Frey acknowledged that he had stretched the truth but still said he considered his book to be a memoir rather than fiction.

Also onOprah was Nan Talese, the veteran editor at Doubleday, which published Frey's book. She said she only learnt about the inaccuracies when they were highlighted by The Smoking Gun website. Meanwhile, Riverhead Publishing, an imprint of Penguin Books, said it was reviewing a two-book contract it signed with Frey. If they prove to be founded, the allegations surrounding the so-called Nasdijj appear to be more serious still. Andrew Stuart, the literary agent for the writer until 2004, did not dismiss them when contacted by journalists. He said the LA Weekly article appeared "well researched and highly persuasive ... I will be curious to see if Nasdijj produces evidence to the contrary."

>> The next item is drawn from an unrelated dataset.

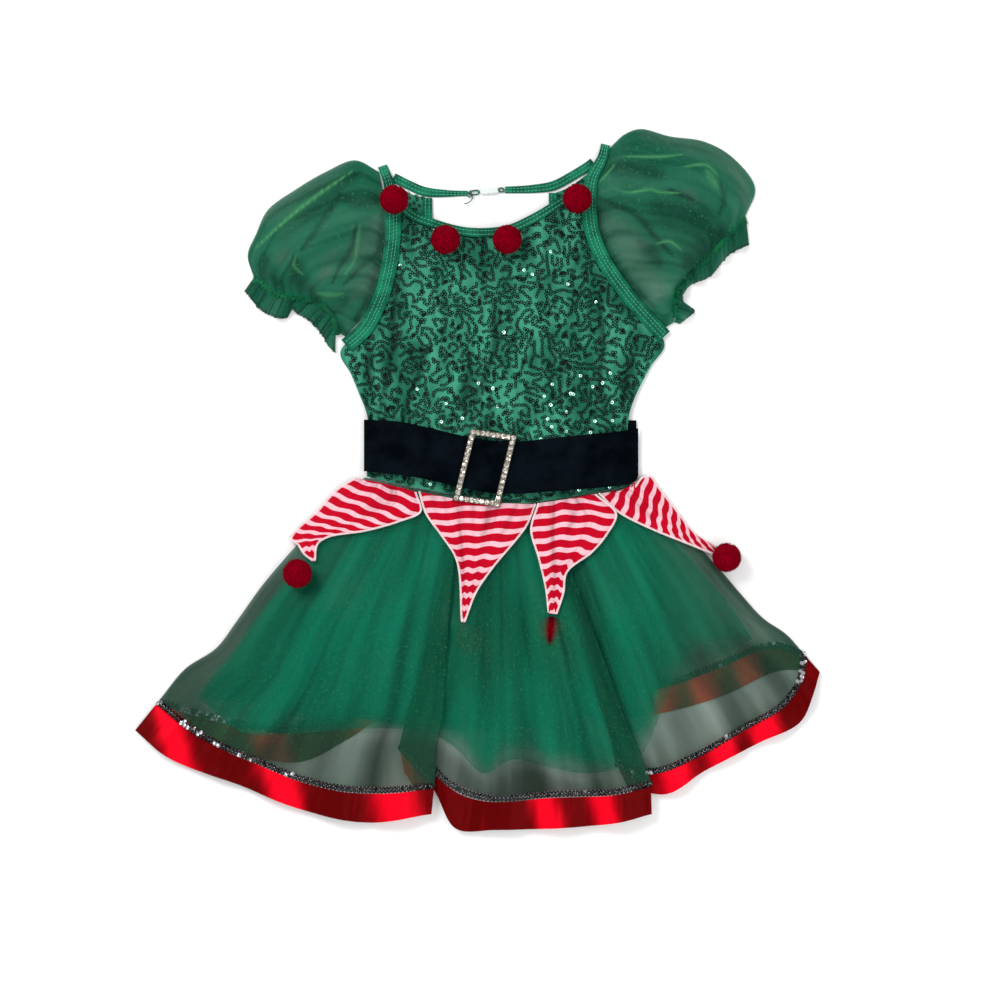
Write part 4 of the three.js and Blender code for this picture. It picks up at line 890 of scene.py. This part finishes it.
# Striped points of the peplum, with white overlocked edges; each has its two sides and the
# middle of its top
peplum = [
    {"name": "One", "node": "peplum_point_1", "cut": (70, 130, 0.60), "shear": -6, "arch": 0,
     "middle": (-110, -34),
     "left": [(-141, -27.5), (-159, -39), (-178, -60), (-198, -78), (-203, -87), (-196, -92), (-190, -101),
              (-181, -108)],
     "right": [(-82, -41), (-77, -60), (-98, -70), (-130, -79), (-166, -85), (-176, -92), (-178, -107)]},
    {"name": "Four", "node": "peplum_point_4", "cut": (55, 120, 0.50), "shear": 24, "arch": 0,
     "middle": (111, -40),
     "left": [(92, -43), (111.5, -61.3), (142, -77), (173, -89.6), (204, -102)],
     "right": [(127, -36), (134, -27), (142, -25), (151.4, -37), (168, -58.7), (184, -79.3), (209, -95)]},
    {"name": "Two", "node": "peplum_point_2", "cut": (100, 130, 0.50), "rise": 0.06, "arch": 0,
     "middle": (-30, -50),
     "left": [(-80, -41), (-73.5, -62), (-58, -84), (-44, -107), (-39, -165)],
     "right": [(33, -53), (24, -74), (-9, -115), (-24, -137), (-35, -165.5)]},
    {"name": "Three", "node": "peplum_point_3", "cut": (80, 115, 0.60), "rise": 0.02, "arch": -5,
     "middle": (62, -48),
     "left": [(34, -52), (27, -77), (34.5, -105), (41, -133), (43.5, -156.5)],
     "right": [(90, -43), (110, -62), (101, -82), (86, -99.8), (62.5, -118), (59, -138), (52.5, -157.5)]},
    {"name": "BackLeft", "node": "peplum_point_back_left", "cut": (85, 125, 0.42), "shear": 0, "arch": 2,
     "middle": (-45, -49), "left": [(-84, -45), (-106, -100), (-127, -160)],
     "right": [(-3, -54), (-72, -98), (-120, -162)]},
    {"name": "BackRight", "node": "peplum_point_back_right", "cut": (85, 125, 0.42), "shear": 0, "arch": 2,
     "middle": (45, -50), "left": [(3, -54), (76, -98), (131, -162)],
     "right": [(84, -46), (114, -100), (138, -160)]},
]
stripe = {"pair": 11.8, "red": rgb(186, 0, 32), "white": rgb(232, 184, 194), "shade": rgb(96, 0, 20)}
overlock = {"step": 1.15, "inset": 0.9, "length": 2.5, "thick": 0.85}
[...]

An online blog attributed to Nasdijj and his wife, Tina Giovanni, yesterday carried a diatribe against government, publishers and Oprah. "The real scandal is that publishing publishes absolute shit and that publishers make a fortune from it and can't recognise the problem," it said. Nasdijj surfaced in 1999 in an article in Esquire magazine about his adoptive son, Tommy Nothing Fancy, a Navajo Indian, and his alleged death from fetal alcohol syndrome. It launched a career of memoir writing by Nasdijj. He wrote a full memoir in 2000 for Houghton Mifflin, The Blood Runs Like a River Through My Dreams, followed by two books for Ballantine - Geronimo's Bones and The Boy and the Dog are Sleeping, which won a PEN award.

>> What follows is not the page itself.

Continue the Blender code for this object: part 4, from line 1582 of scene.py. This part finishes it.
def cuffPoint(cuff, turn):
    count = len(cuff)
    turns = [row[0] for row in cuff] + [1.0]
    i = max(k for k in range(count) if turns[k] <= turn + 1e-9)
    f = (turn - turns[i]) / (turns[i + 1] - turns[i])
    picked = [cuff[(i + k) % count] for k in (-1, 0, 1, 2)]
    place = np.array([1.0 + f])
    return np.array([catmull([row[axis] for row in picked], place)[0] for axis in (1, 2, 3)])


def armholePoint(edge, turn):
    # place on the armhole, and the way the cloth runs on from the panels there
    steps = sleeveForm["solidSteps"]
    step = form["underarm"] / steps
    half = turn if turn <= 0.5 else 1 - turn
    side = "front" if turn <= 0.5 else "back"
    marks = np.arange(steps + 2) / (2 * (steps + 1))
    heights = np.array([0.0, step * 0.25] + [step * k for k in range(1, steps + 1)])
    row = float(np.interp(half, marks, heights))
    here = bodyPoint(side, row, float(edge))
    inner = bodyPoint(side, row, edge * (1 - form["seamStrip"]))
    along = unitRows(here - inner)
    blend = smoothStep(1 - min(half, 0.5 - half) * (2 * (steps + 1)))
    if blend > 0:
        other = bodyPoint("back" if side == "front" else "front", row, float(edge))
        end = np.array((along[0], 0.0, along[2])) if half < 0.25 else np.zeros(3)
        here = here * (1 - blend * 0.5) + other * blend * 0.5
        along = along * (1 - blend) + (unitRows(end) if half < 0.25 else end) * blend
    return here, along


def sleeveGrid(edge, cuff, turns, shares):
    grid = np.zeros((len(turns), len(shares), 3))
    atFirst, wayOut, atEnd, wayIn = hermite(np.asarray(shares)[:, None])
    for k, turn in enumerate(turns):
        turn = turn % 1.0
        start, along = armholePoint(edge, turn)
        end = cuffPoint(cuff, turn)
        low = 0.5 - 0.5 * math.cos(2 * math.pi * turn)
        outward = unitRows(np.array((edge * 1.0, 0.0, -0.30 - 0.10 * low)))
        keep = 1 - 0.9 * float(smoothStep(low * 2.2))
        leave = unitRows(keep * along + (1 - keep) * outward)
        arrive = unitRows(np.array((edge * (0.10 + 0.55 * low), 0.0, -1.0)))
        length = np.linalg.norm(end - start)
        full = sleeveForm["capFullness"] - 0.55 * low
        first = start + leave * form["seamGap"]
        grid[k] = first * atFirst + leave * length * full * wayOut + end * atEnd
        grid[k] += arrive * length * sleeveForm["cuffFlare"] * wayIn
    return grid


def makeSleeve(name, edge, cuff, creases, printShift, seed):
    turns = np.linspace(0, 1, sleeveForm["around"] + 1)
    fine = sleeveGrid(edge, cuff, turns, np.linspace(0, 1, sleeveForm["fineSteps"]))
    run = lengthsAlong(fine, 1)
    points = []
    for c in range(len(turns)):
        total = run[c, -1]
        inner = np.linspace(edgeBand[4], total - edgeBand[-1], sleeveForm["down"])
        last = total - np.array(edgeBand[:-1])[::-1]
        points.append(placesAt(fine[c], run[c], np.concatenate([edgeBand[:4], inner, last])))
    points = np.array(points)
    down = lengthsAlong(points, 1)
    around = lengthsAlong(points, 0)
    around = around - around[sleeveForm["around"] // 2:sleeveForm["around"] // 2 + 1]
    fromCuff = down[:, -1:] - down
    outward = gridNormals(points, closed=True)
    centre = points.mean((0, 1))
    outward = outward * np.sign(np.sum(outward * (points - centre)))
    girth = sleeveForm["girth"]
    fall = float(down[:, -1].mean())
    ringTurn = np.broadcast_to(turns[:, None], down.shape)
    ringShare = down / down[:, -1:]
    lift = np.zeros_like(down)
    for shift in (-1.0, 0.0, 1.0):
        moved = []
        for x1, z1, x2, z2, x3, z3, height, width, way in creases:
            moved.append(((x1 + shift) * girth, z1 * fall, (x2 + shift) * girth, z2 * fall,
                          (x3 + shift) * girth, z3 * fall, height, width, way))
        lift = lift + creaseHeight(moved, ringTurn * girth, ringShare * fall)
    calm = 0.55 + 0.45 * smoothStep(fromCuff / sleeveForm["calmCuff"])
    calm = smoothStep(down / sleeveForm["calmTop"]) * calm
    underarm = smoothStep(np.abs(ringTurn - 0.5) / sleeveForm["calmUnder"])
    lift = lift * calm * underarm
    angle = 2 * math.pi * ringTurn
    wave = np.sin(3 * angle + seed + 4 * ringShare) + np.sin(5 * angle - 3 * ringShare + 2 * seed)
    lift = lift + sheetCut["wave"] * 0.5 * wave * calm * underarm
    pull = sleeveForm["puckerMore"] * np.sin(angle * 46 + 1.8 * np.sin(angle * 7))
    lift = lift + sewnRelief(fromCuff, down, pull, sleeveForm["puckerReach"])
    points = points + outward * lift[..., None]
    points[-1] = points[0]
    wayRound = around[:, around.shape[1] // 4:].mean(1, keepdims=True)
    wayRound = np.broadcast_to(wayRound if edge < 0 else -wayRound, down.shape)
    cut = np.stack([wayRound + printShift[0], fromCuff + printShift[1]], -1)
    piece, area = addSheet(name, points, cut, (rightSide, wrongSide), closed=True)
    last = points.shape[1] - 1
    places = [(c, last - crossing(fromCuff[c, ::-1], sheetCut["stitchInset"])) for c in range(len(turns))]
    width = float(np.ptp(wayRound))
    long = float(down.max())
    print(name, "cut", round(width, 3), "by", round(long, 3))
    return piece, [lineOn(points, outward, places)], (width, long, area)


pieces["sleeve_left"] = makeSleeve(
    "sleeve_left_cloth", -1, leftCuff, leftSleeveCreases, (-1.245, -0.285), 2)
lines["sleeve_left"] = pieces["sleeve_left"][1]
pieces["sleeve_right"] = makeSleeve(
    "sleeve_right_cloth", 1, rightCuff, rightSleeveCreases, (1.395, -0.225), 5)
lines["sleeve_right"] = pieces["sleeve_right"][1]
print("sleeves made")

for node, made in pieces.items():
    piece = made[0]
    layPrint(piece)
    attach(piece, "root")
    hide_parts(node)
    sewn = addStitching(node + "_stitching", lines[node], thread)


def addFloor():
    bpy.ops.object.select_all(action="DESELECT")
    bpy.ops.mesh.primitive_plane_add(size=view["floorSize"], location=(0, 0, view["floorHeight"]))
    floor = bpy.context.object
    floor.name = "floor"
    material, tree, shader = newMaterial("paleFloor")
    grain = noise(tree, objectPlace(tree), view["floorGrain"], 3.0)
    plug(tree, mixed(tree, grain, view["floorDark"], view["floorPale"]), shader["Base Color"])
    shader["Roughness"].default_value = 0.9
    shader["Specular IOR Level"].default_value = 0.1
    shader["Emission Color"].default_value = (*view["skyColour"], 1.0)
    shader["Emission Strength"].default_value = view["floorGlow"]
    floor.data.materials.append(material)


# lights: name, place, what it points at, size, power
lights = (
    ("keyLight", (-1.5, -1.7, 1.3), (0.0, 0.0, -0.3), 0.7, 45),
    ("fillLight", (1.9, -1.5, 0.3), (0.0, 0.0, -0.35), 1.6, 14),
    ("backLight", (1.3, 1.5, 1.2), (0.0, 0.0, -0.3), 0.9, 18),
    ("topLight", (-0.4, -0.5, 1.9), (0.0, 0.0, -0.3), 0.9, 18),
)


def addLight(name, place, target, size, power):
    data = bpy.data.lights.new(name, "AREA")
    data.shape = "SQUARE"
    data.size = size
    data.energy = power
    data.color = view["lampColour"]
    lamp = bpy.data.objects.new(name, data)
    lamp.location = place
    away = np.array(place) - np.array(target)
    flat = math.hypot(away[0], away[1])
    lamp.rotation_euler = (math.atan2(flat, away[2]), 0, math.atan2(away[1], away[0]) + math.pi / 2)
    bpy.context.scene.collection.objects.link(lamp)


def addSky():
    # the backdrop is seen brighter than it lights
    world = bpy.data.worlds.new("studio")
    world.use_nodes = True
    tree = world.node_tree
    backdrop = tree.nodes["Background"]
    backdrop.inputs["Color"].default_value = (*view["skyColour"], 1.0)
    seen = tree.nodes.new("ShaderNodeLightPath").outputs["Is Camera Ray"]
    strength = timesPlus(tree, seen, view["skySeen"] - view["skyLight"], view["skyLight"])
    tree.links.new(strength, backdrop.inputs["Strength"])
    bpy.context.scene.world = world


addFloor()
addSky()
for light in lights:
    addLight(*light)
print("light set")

Nasdijj claimed he was born to a violent white cowboy and alcoholic Native American mother on a reservation in 1950. Allegedly, he was shunted between migrant camps after his mother died and as a child was "hungry, raped, beaten, whipped, and forced at every opportunity to work in the fields".

Among those raising the red flag is Sherman Alexie, the popular writer of American Indian novels. "When I first read his work, I almost thought it was some kind of parody by a famous white writer, because he takes so many things from me and other writers," she says.